Driving a small, underpowered car can be a lot of fun, but that’s not the word we’d use to describe piloting the Versa. The oddly-shaped steering wheel did a good job of communicating what the front wheels were doing, but the Versa never really comes alive in corners. The Kia Rio and Toyota Yaris manage to inject some fun into the driving experience, but that didn’t seem to be a priority for Nissan. At least the Versa rides fairly comfortable, and has a pretty quiet interior for an economy car.
The practical stuff
Nissan expects CVT-equipped 2020 Versa models like our test car to get an EPA-rated 35 mpg combined (32 mpg city, 40 mpg highway). Fuel-economy is expected to decrease with the five-speed manual transmission, to 30 mpg combined (27 mpg city, 35 mpg highway). The CVT-equipped 2020 Versa has a slight advantage over automatic-transmission Chevy Sonic, Ford Fiesta, and Kia Rio sedan models, and Nissan’s estimates are identical to the current EPA ratings for the Toyota Yaris. But the Versa falls 1 mpg short of the Hyundai Accent in all three fuel-economy categories.
Flooring the throttle created a lot of noise, but little actual movement.
The Versa comes standard with more driver aids than most competitor vehicles. Autonomous emergency braking, rear automatic braking, and lane departure warning are all standard on the base S trim level, while the mid-level SV adds blind spot monitoring, rear cross traffic alert, a driver-alertness monitor, and a rear-door alert feature designed to prevent people from leaving kids or pets unattended in the back seat. Most of these features are optional extras on other subcompacts sedans – if they’re available at all. Adaptive cruise control is also available on the top SR trim level as part of a $300 option package that also includes heated front seats. The Versa is the only car in this segment to offer adaptive cruise control at any price.
Nissan offers a three-year, 36,000-mile, basic warranty and five-year, 60,000-mile, powertrain warranty. Because the 2020 Versa is a new model, it is difficult to predict future reliability. At least the Versa is a fairly basic car, meaning there is less to go wrong. Crash-test ratings from the Insurance Institute for Highway Safety (IIHS) and National Highway Traffic Safety Administration (NHTSA) are unavailable at this time.

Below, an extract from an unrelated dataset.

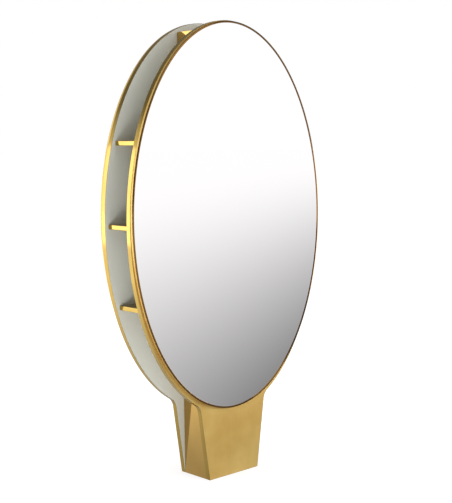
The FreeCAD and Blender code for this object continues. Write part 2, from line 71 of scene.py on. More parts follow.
FLAT_ANGLE = math.radians(0.5)    # faces that turn less than this are one flat face
ROUNDED_ANGLE = math.radians(35)  # edges that turn more than this are rounded
SMOOTH_ANGLE = math.radians(50)   # faces that turn less than this are shaded as one

# Flat strips that make up a rounding.
CUT_EDGE_STEPS = 2
RIM_BEAD_STEPS = 10
RIM_INNER_STEPS = 3
SHELF_FOLD_STEPS = 5


def linear(code):
    """The linear colour of an sRGB hex code, with full alpha."""
    channels = [int(code[k:k + 2], 16) / 255 for k in (1, 3, 5)]
    return [c / 12.92 if c <= 0.04045 else ((c + 0.055) / 1.055) ** 2.4 for c in channels] + [1.0]


def colour(name, description, code):
    """A colour that a user may change, given as its sRGB hex code."""
    return FloatVectorProperty(name=name, description=description, subtype="COLOR", size=4,
                               min=0, max=1, default=linear(code))


def length(name, description, value):
    """A length that a user may change, in metres."""
    return FloatProperty(name=name, description=description, unit="LENGTH", min=0, precision=4,
                         default=value)


def angle(name, description, degrees):
    """An angle that a user may change, given in degrees."""
    return FloatProperty(name=name, description=description, unit="ROTATION",
                         default=math.radians(degrees))


def radiance(name, description, value):
    """A brightness that a user may change, on a scale where 1 is white to the camera."""
    return FloatProperty(name=name, description=description, min=0, default=value)


# ---------------------------------------------------------------- what a user may change

class StationSizes(bpy.types.PropertyGroup):
    """Sizes that the CAD parts' boxes don't give"""

    bulb_height: length("Bulb height", "Full height of the panel's rounded upper part", 1.540)
    foot_width: length("Foot width", "Width of the foot at the floor", 0.262)
    crotch_width: length("Crotch width", "Width of the foot where its slope is measured", 0.350)
    crotch_height: length("Crotch height", "Height at which the foot has that width", 0.301)
    crotch_radius: length("Crotch radius", "Radius of the hollow corner between foot and bulb",
                          0.050)
    strip_thickness: length("Strip thickness", "Metal strip round a panel's edge", 0.001)
    strip_rounding: length("Strip rounding", "Rounding of the strip's long edges", 0.0004)
    rim_width: length("Rim width", "Width of the mirror rim seen from the front", 0.008)
    rim_wall: length("Rim wall", "Thickness of the rim's outer wall", 0.002)
    rim_lip: length("Rim lip", "Depth of the lip in front of the glass", 0.003)
    rim_rounding: length("Rim rounding", "Radius of the bead along the rim's outer front edge",
                         0.0060)
    rim_inner_rounding: length("Rim inner rounding", "Rounding of the rim's edge next to the glass",
                               0.0008)
    shelf_sheet: length("Shelf sheet", "Metal sheet folded round a shelf", 0.001)
    shelf_fold: length("Shelf fold", "Outer radius of the shelf sheet's folds", 0.0022)
    sheet_rounding: length("Sheet rounding", "Rounding of cut sheet edges", 0.0003)
    outline_steps: IntProperty(name="Outline steps", description="Straight pieces in a full oval",
                               min=48, max=720, default=288)
    crotch_steps: IntProperty(name="Crotch steps",
                              description="Straight pieces in a hollow corner",
                              min=4, max=48, default=14)


class StationColours(bpy.types.PropertyGroup):
    """Colours of the finishes"""

    satin_light: colour("Satin gold, light", "Brushed brass sheet where it is lightest", "#E1C47A")
    satin_deep: colour("Satin gold, deep", "Brushed brass sheet where it is deepest", "#D5B267")
    polished: colour("Polished gold", "Mirror polished brass strips and shelf sheets", "#B0944E")
    polished_deep: colour("Polished gold, deep", "The same where it is deepest", "#A98D48")
    spine: colour("Spine gold", "Polished brass sheets of the spine", "#BE9C5B")
    spine_deep: colour("Spine gold, deep", "The same where it is deepest", "#B89554")
    bronze: colour("Bronze", "Dark bronze of the mirror rims", "#76572F")
    laminate: colour("Laminate", "Pale grey-green panel lining", "#D8D9D0")
    silvering: colour("Silvering", "Reflecting layer of the mirrors", "#F3F1F2")
    board: colour("Board", "Raw fibreboard and hardboard", "#9A7B55")
    steel: colour("Black steel", "Powder coat on the inner frame", "#4A4C4E")
    zinc: colour("Zinc", "Zinc plated bolts and nuts", "#B9BDC0")
    beech: colour("Beech", "Beech dowels", "#CFA774")


class StageSettings(bpy.types.PropertyGroup):
    """Camera and light"""

    camera_place: FloatVectorProperty(name="Camera place", description="Where the camera stands",
                                      subtype="XYZ", unit="LENGTH",
                                      default=(-2.9362, -3.2136, 1.3647))
    camera_yaw: angle("Camera yaw", "Turn of the view from +Y towards +X", 42.911)
    camera_pitch: angle("Camera pitch", "How far the camera looks down", 6.205)
    camera_roll: angle("Camera roll", "Turn of the picture about the line of sight", -0.820)
    lens: FloatProperty(name="Lens", description="Focal length on a 36 mm long side",
                        unit="CAMERA", min=10, max=300, default=78.48)
    front_wall: radiance("Front wall", "Radiance of the wall that the front faces", 1.15)
    left_wall: radiance("Left wall", "Radiance of the wall on the left", 0.15)
    front_ceiling: radiance("Front ceiling", "Radiance of the ceiling before the front", 0.35)
    back_wall: radiance("Back wall", "Radiance of the wall behind, on the left", 1.5)
    right_wall: radiance("Right wall", "Radiance of the wall behind, on the right", 0.3)
    back_ceiling: radiance("Back ceiling", "Radiance of the ceiling behind", 0.28)
    floor_far: radiance("Far floor", "Radiance of the floor far away, as metal sees it", 1.13)
    floor_near: radiance("Near floor", "Radiance of the floor at the foot, as metal sees it",
                         0.10)
    floor_pool: radiance("Floor pool", "Radiance added to the floor round the foot, for metal",
                         0.7)
    floor_left: radiance("Left floor", "Radiance added to the floor far to the left, for metal",
                         0.9)
    softbox: radiance("Softboxes", "Radiance of the softboxes", 1.7)


# ---------------------------------------------------------------- modelling helpers

def edit(kind):
    """Go into edit mode on the active piece, to work on its vertices, edges or faces."""
    bpy.ops.object.mode_set(mode="EDIT")
    bpy.ops.mesh.select_mode(type=kind)


def pick(kind, test):
    """Select the vertices, edges or faces whose corners pass the test, and nothing else."""
    bpy.ops.mesh.select_mode(type=kind)
    bpy.ops.mesh.select_all(action="DESELECT")
    mesh = bmesh.from_edit_mesh(bpy.context.edit_object.data)
    found = 0
    for element in {"VERT": mesh.verts, "EDGE": mesh.edges, "FACE": mesh.faces}[kind]:
        corners = [element.co] if kind == "VERT" else [corner.co for corner in element.verts]
        if test(*corners):
            element.select_set(True)
            found += 1
    bmesh.update_edit_mesh(bpy.context.edit_object.data)
    if not found:
        raise RuntimeError("nothing to select on %s" % bpy.context.edit_object.name)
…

How DT would configure this car
As much as we love a manual transmission, we would have to upgrade from the base Versa S to the CVT-only SV in order to get Apple CarPlay and Android Auto. The SV gets a decent amount of standard equipment for its $18,535 base price, including blind spot monitoring, rear cross traffic alert, satellite radio, and voice control. The SV also gets 16-inch alloy wheels in place of the S trim level’s 15-inch steelies. However, we would ultimately go up one step from the SV to the SR, then tack on the optional Convenience Package to get adaptive cruise control. The SR, which starts at $19,135, also adds automatic climate control, 17-inch wheels, and an upgraded audio system.

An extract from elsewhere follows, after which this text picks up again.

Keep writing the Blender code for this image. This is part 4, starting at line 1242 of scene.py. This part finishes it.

What it lacks in driving fun, the 2020 Nissan Versa makes up for in style and tech. Unlike the previous-generation Versa, you won’t be embarrassed to be seen in the 2020 model. Generous front-passenger space and cargo room mean the 2020 Versa is more than just a pretty face, too. The long list of standard and available driver-assist tech features is also unusual for a car in this price range, even if the infotainment system is still fairly basic. Granted, part of that is down to the Versa being by far the newest design in its segment. Other automakers may add these features as they redesign their subcompact sedans, but then again they may just eliminate those sedans altogether. The Chevy Sonic and Ford Fiesta will likely exit showrooms soon as their makers concentrate more heavily on crossovers.
Should you buy one?
Yes. A Kia Rio or Toyota Yaris may be more fun to drive, but the 2020 Nissan Versa’s stylish exterior, practical packaging, and array of tech features more than make up for that.